Top row: steamed carp with ginger and chili; pig stomach with spiced tofu; spicy pig's trotter
Middle row: egg and glutinous rice pork meatballs; braised fatty pork hock; local sweet spinach
Bottom row: smoked bacon with spicy vegetables; sweetcorn chicken soup; chili stuffed tofu bunsThe small bottle is the throat-burning jing jiu, a sort of cross between dry sherry, becherovka, petrol, and fermented grass. It is considered medicinal, to be drunk when you are not drinking due to illness. It is only 37% alcohol.




Xiao Yezi has a penchant for super spicy dried tofu. I tried one piece and it made me cry. She just sits and munches through a whole bowl.

After food is cleared away, or whenever you visit someone's house, snack food spreads like this appear. Several different types of baked and sweetened/salted pumpkin and melon seeds, all sorts of nuts including local chestnuts, dried beans, mini cakes that taste like moist ash, dried fruit (tastes like car tyre), fresh fruit (which seems to be just ornamental), lychees and grapes (the exception, people eat them, possibly because they are small and don't imply that you are actually hungry), and always a small quantity of shop-bought tartrazine-enhanced gummi bear type candies ... soon to be polished off by me!


Plucking a duck

When you have lots of guests, the lesser family/guests get to sit at the big table in the hallway, and the senior Men sit at the inner table in the dining room.

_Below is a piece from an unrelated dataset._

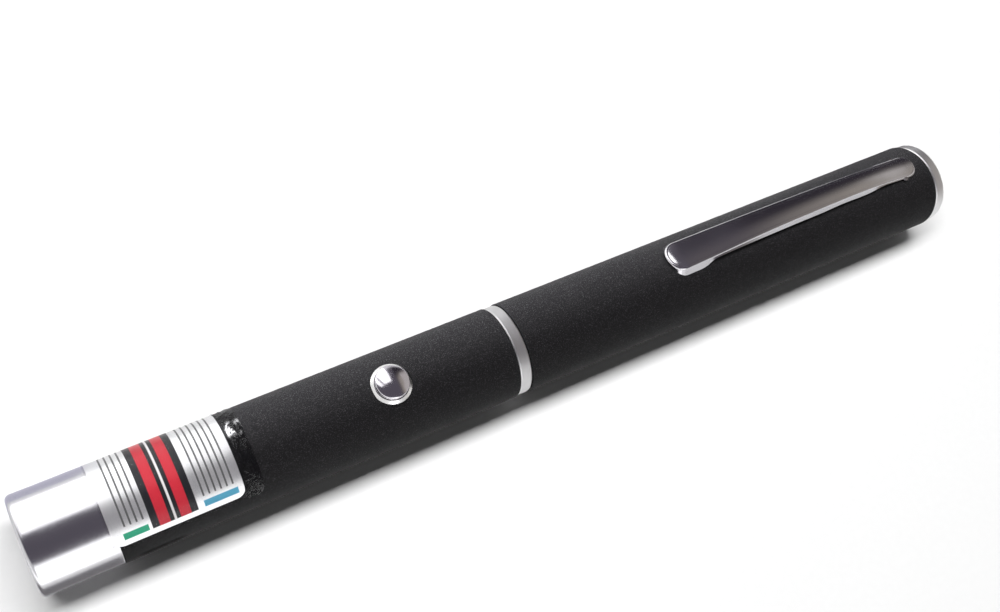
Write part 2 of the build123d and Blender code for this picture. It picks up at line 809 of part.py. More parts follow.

Spicy fried prawns - a rarity in the countryside - are always laid on for my benefit.

Aunties lured out of the kitchen to receive credit for huge supper

The same Auntie taking two cows to town. I am putting this in the Food page rather than the Work page because she didn't have the cows with her when she came back.

Lunch of dumplings in soup with Granny on the way back through Zhuzhou

Whatever you do, carry your own food to Changsha airport and avoid their terrible, rude, overpriced, dirty restaurants!